THE COAL STRIKE AND VOLUNTARY ENLISTMENT.
[To THE EDITOR OP THE "SPECTATOTC.1 SIR,—In your issue of October 10th last year you published a letter of mine entitled "The Biological Effects of Voluntary Enlistment." The recent coal strike in South Wales is, I believe, the first outward indication of a fact I then en- deavoured to draw attention to. In my letter I said that — " under a voluntary system it is only the men with the most grit in them who usually offer themselves for service. Those of less sterling quality, potential or actual, refrain. . . Under com- pulsory service the loss to the State is more evenly distributed between the best and the less estimable of its citizens."
A propos of this, Mr.
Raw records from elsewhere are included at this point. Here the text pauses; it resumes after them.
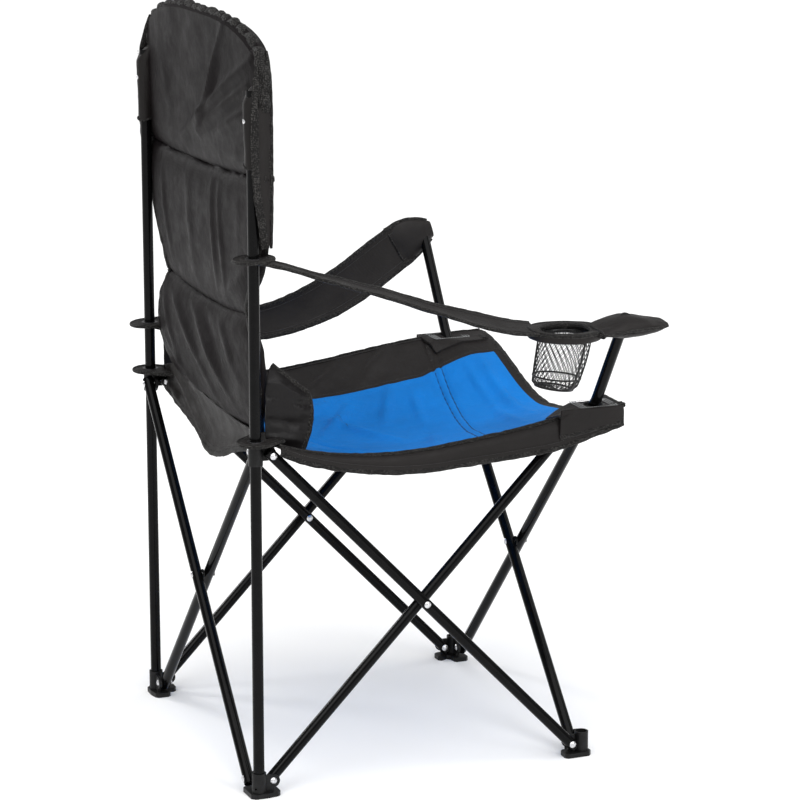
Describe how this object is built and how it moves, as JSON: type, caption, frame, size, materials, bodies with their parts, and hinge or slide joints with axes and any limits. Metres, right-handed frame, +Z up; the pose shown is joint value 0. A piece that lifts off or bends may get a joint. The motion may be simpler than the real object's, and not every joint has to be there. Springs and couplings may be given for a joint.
{
  "type": "folding camp chair",
  "caption": "High-back folding camp chair: crossed tube frame on moulded corner joints, sling seat, padded back, strap armrests, mesh cup holder.",
  "frame": {"origin": "on the floor, under the middle of the whole chair's bounding box", "axes": "+Z up, the sitter faces -Y, +X is the sitter's left"},
  "size_m": [0.7964, 0.5903, 1.102],
  "materials": {
    "black_tube": "gloss powder coat on steel tube",
    "black_moulding": "satin moulded plastic",
    "zinc_rivets": "bright zinc",
    "dark_eyelets": "blackened metal with worn edges",
    "black_nylon": "satin woven nylon",
    "blue_seat_fabric": "matt woven polyester",
    "black_mesh": "open knitted mesh"
  },
  "bodies": {
    "rear_right": {"foot_rear_right": "black_moulding", "rear_post_right": "black_tube", "foot_rivets_rear_right": "zinc_rivets", "sleeve_right": "black_nylon", "sleeve_rivet_right": "zinc_rivets", "back_upper": "black_nylon", "arm_eyelet_right": "dark_eyelets"},
    "rear_tube_a": {"rear_tube_a": "black_tube", "cross_rivet_rear": "zinc_rivets", "cross_washer_rear": "black_moulding"},
    "rear_tube_b": {"rear_tube_b": "black_tube"},
    "rear_left": {"foot_rear_left": "black_moulding", "rear_post_left": "black_tube", "foot_rivets_rear_left": "zinc_rivets", "sleeve_left": "black_nylon", "sleeve_rivet_left": "zinc_rivets"},
    "slider_right": {"slider_right": "black_moulding", "slider_rivets_right": "zinc_rivets", "seat_tab_right": "black_nylon", "seat_eyelet_right": "dark_eyelets"},
    "slider_left": {"slider_left": "black_moulding", "slider_rivets_left": "zinc_rivets", "seat_tab_left": "black_nylon", "seat_eyelet_left": "dark_eyelets", "arm_eyelet_left": "dark_eyelets"},
    "side_tube_b_right": {"side_tube_b_right": "black_tube", "cross_rivet_right": "zinc_rivets", "cross_washer_right": "black_moulding"},
    "side_tube_a_right": {"side_tube_a_right": "black_tube"},
    "front_foot_right": {"foot_front_right": "black_moulding", "foot_rivets_front_right": "zinc_rivets"},
    "bracket_right": {"bracket_right": "black_moulding", "bracket_rivets_right": "zinc_rivets"},
    "arm_tube_left": {"arm_tube_left": "black_tube", "arm_cap_left": "black_moulding", "seat_patch_left": "black_nylon", "patch_eyelet_left": "dark_eyelets", "cross_rivet_front": "zinc_rivets", "cross_washer_front": "black_moulding"},
    "arm_tube_right": {"arm_tube_right": "black_tube", "arm_cap_right": "black_moulding", "seat_patch_right": "black_nylon", "patch_eyelet_right": "dark_eyelets"},
    "front_foot_left": {"foot_front_left": "black_moulding", "foot_rivets_front_left": "zinc_rivets"},
    "bracket_left": {"bracket_left": "black_moulding", "bracket_rivets_left": "zinc_rivets"},
    "side_tube_b_left": {"side_tube_b_left": "black_tube", "cross_rivet_left": "zinc_rivets", "cross_washer_left": "black_moulding"},
    "side_tube_a_left": {"side_tube_a_left": "black_tube"},
    "seat_rear": {"seat_rear": "blue_seat_fabric"},
    "seat_front": {"seat_front": "blue_seat_fabric"},
    "back_lower": {"back_lower": "black_nylon"},
    "armrest_right": {"armrest_right": "black_nylon"},
    "arm_end_right": {"cup_ring": "black_moulding", "cup_basket": "black_mesh"},
    "armrest_left": {"armrest_left": "black_nylon"}
  },
  "joints": [
    {"name": "fold", "type": "hinge", "parent": "rear_right", "child": "rear_tube_a", "pos_m": [-0.231, 0.285, 0.022], "axis": [0, -1, 0], "range_deg": [0, 38], "deforming": ["back_upper", "seat_tab_right", "seat_tab_left", "seat_patch_right", "seat_patch_left"]},
    {"name": "rear_cross", "type": "hinge", "parent": "rear_tube_a", "child": "rear_tube_b", "pos_m": [0, 0.276, 0.26254], "axis": [0, 1, 0], "range_deg": [0, 76]},
    {"name": "rear_left_foot_pivot", "type": "hinge", "parent": "rear_tube_b", "child": "rear_left", "pos_m": [0.231, 0.267, 0.022], "axis": [0, -1, 0], "range_deg": [0, 38]},
    {"name": "slider_right_pivot", "type": "hinge", "parent": "rear_tube_b", "child": "slider_right", "pos_m": [-0.231, 0.267, 0.50309], "axis": [0, -1, 0], "range_deg": [0, 38]},
    {"name": "slider_left_pivot", "type": "hinge", "parent": "rear_tube_a", "child": "slider_left", "pos_m": [0.231, 0.285, 0.50309], "axis": [0, 1, 0], "range_deg": [0, 38]},
    {"name": "side_right_foot_pivot", "type": "hinge", "parent": "rear_right", "child": "side_tube_b_right", "pos_m": [-0.243, 0.255, 0.022], "axis": [-1, 0, 0], "range_deg": [0, 38]},
    {"name": "side_right_cross", "type": "hinge", "parent": "side_tube_b_right", "child": "side_tube_a_right", "pos_m": [-0.252, 0.024, 0.26254], "axis": [1, 0, 0], "range_deg": [0, 76]},
    {"name": "front_foot_right_pivot", "type": "hinge", "parent": "side_tube_a_right", "child": "front_foot_right", "pos_m": [-0.261, -0.207, 0.022], "axis": [-1, 0, 0], "range_deg": [0, 38]},
    {"name": "bracket_right_pivot", "type": "hinge", "parent": "side_tube_b_right", "child": "bracket_right", "pos_m": [-0.243, -0.207, 0.50309], "axis": [1, 0, 0], "range_deg": [0, 38]},
    {"name": "arm_left_foot_pivot", "type": "hinge", "parent": "front_foot_right", "child": "arm_tube_left", "pos_m": [-0.231, -0.219, 0.022], "axis": [0, -1, 0], "range_deg": [0, 38]},
    {"name": "front_cross", "type": "hinge", "parent": "arm_tube_left", "child": "arm_tube_right", "pos_m": [0, -0.228, 0.26254], "axis": [0, 1, 0], "range_deg": [0, 76]},
    {"name": "front_foot_left_pivot", "type": "hinge", "parent": "arm_tube_right", "child": "front_foot_left", "pos_m": [0.231, -0.237, 0.022], "axis": [0, -1, 0], "range_deg": [0, 38]},
    {"name": "bracket_left_pivot", "type": "hinge", "parent": "arm_tube_left", "child": "bracket_left", "pos_m": [0.231, -0.219, 0.50309], "axis": [0, 1, 0], "range_deg": [0, 38]},
    {"name": "side_left_foot_pivot", "type": "hinge", "parent": "rear_left", "child": "side_tube_b_left", "pos_m": [0.261, 0.255, 0.022], "axis": [-1, 0, 0], "range_deg": [0, 38]},
    {"name": "side_left_cross", "type": "hinge", "parent": "side_tube_b_left", "child": "side_tube_a_left", "pos_m": [0.252, 0.024, 0.26254], "axis": [1, 0, 0], "range_deg": [0, 76]},
    {"name": "seat_rear_swing", "type": "hinge", "parent": "slider_right", "child": "seat_rear", "pos_m": [-0.252, 0.245, 0.52], "axis": [1, 0, 0], "range_deg": [0, 83], "deforming": ["seat_rear"]},
    {"name": "seat_front_swing", "type": "hinge", "parent": "bracket_right", "child": "seat_front", "pos_m": [-0.252, -0.197, 0.52], "axis": [-1, 0, 0], "range_deg": [0, 83], "deforming": ["seat_front"]},
    {"name": "back_lower_tilt", "type": "hinge", "parent": "slider_right", "child": "back_lower", "pos_m": [-0.252, 0.254, 0.527], "axis": [1, 0, 0], "range_deg": [0, 12], "deforming": ["back_lower"]},
    {"name": "armrest_right_swing", "type": "hinge", "parent": "rear_right", "child": "armrest_right", "pos_m": [-0.252, 0.276, 0.777], "axis": [-0.4153, 0.9097, -0.0051], "range_deg": [0, 106.73], "deforming": ["armrest_right"]},
    {"name": "arm_end_right_swing", "type": "hinge", "parent": "arm_tube_right", "child": "arm_end_right", "pos_m": [-0.36241, -0.237, 0.68185], "axis": [-0.2836, -0.4912, 0.8236], "range_deg": [0, 70.06]},
    {"name": "armrest_left_swing", "type": "hinge", "parent": "slider_left", "child": "armrest_left", "pos_m": [0.252, 0.276, 0.591], "axis": [-0.1397, -0.7768, -0.6141], "range_deg": [0, 50.44], "deforming": ["armrest_left"]}
  ],
  "couplings": [
    {"joint": "rear_cross", "follows": "fold", "ratio": 2},
    {"joint": "rear_left_foot_pivot", "follows": "fold", "ratio": 1},
    {"joint": "slider_right_pivot", "follows": "fold", "ratio": 1},
    {"joint": "slider_left_pivot", "follows": "fold", "ratio": 1},
    {"joint": "side_right_foot_pivot", "follows": "fold", "ratio": 1},
    {"joint": "side_right_cross", "follows": "fold", "ratio": 2},
    {"joint": "front_foot_right_pivot", "follows": "fold", "ratio": 1},
    {"joint": "bracket_right_pivot", "follows": "fold", "ratio": 1},
    {"joint": "arm_left_foot_pivot", "follows": "fold", "ratio": 1},
    {"joint": "front_cross", "follows": "fold", "ratio": 2},
    {"joint": "front_foot_left_pivot", "follows": "fold", "ratio": 1},
    {"joint": "bracket_left_pivot", "follows": "fold", "ratio": 1},
    {"joint": "side_left_foot_pivot", "follows": "fold", "ratio": 1},
    {"joint": "side_left_cross", "follows": "fold", "ratio": 2},
    {"joint": "seat_rear_swing", "follows": "fold", "ratio": 2.1842},
    {"joint": "seat_front_swing", "follows": "fold", "ratio": 2.1842},
    {"joint": "back_lower_tilt", "follows": "fold", "ratio": 0.31579},
    {"joint": "armrest_right_swing", "follows": "fold", "ratio": 2.8087},
    {"joint": "arm_end_right_swing", "follows": "fold", "ratio": 1.8437},
    {"joint": "armrest_left_swing", "follows": "fold", "ratio": 1.3275}
  ]
}
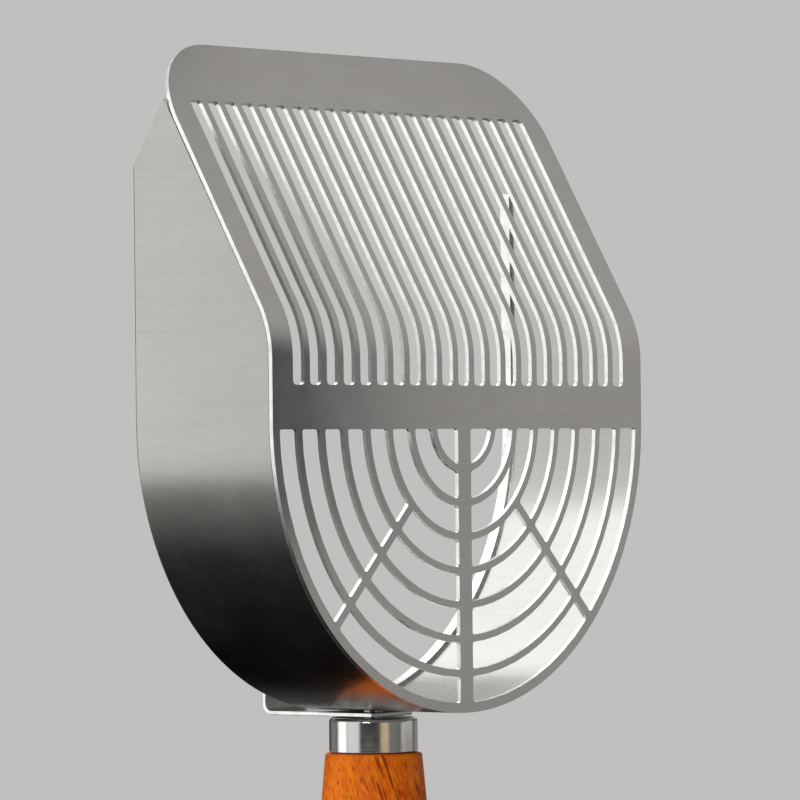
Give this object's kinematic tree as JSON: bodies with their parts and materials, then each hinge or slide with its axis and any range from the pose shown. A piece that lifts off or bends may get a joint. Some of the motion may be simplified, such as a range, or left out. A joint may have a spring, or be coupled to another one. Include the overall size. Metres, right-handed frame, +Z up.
{
  "type": "beach sand scoop",
  "caption": "Hand sand scoop: a bent slotted steel grille closes a U-shaped steel wall with an open back, on a turned wooden handle with a wire hanging loop.",
  "frame": {"origin": "centre of the grille's arcs, on the outer face of the grille plate", "axes": "+X across the scoop, +Y back through the open mouth, +Z up to the digging lip; the handle points down"},
  "size_m": [0.13, 0.0545, 0.3129],
  "materials": {
    "grille_steel": "brushed",
    "wall_steel": "brushed",
    "strip_steel": "bright",
    "polished_steel": "polished",
    "fastener_steel": "bright",
    "brass": "satin",
    "varnished_wood": "varnished"
  },
  "bodies": {
    "scoop": {"grille_plate": "grille_steel", "side_band": "wall_steel", "rim_hook": "strip_steel", "fixing_screw": "fastener_steel", "lock_washer": "fastener_steel", "flat_washer": "fastener_steel", "ferrule": "polished_steel", "threaded_insert": "brass", "handle_grip": "varnished_wood", "eyelet_left": "brass", "eyelet_right": "brass"},
    "bail": {"hanging_bail": "strip_steel"}
  },
  "joints": [
    {"name": "bail_swing", "type": "hinge", "parent": "scoop", "child": "bail", "pos_m": [0, 0.0275, -0.1915], "axis": [1, 0, 0], "range_deg": [-150, 150]}
  ]
}
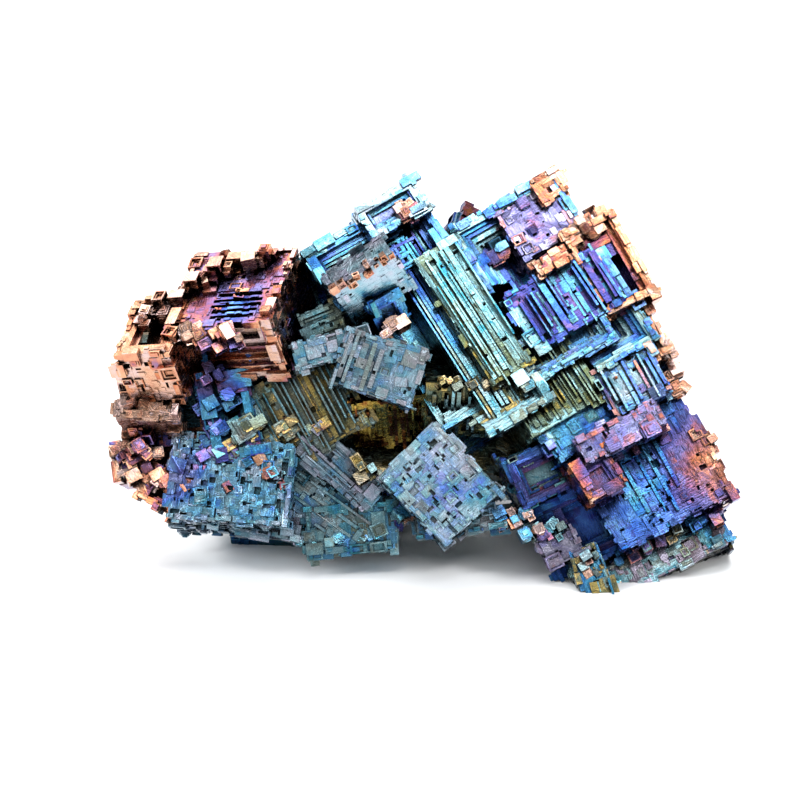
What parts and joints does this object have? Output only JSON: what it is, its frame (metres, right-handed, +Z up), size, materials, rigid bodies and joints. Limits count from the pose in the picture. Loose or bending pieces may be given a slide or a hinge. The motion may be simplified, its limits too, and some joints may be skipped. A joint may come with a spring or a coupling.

Lloyd George, in his speech to the miners' delegates, stated that fifty-six thousand men had enlisted from Glamorganshire. These men, without doubt, were those amongst them who had the greatest degree of patriotism and the highest sense of responsibility. If, under a compulsory system of enlistment, a considerable proportion of these men had still been present to moderate counsels by their vote and influence, and a corresponding number of those who remain had been absent, the probability is that there would have been no strike, or, at least, that its course would have been other than it was. If our present methods of recruiting continue to prevail we may well anticipate further trouble on similar grounds in other directions. The effect on the community of the sudden withdrawal of all its best elements is not one calculated to preserve the moral of the nation at its highest possible efficiency. When it is realized that this factor is no less important in deciding the issue of a great war than the moral of the troops in the field, recent events give us reason to pause—especially when we recollect that any deficiency in this respect amongst the military is capable, to a certain extent, of being compensated for by " discipline " in a way that, is not possible amongst civilians: St. Peter's Vicarage, Loughborough.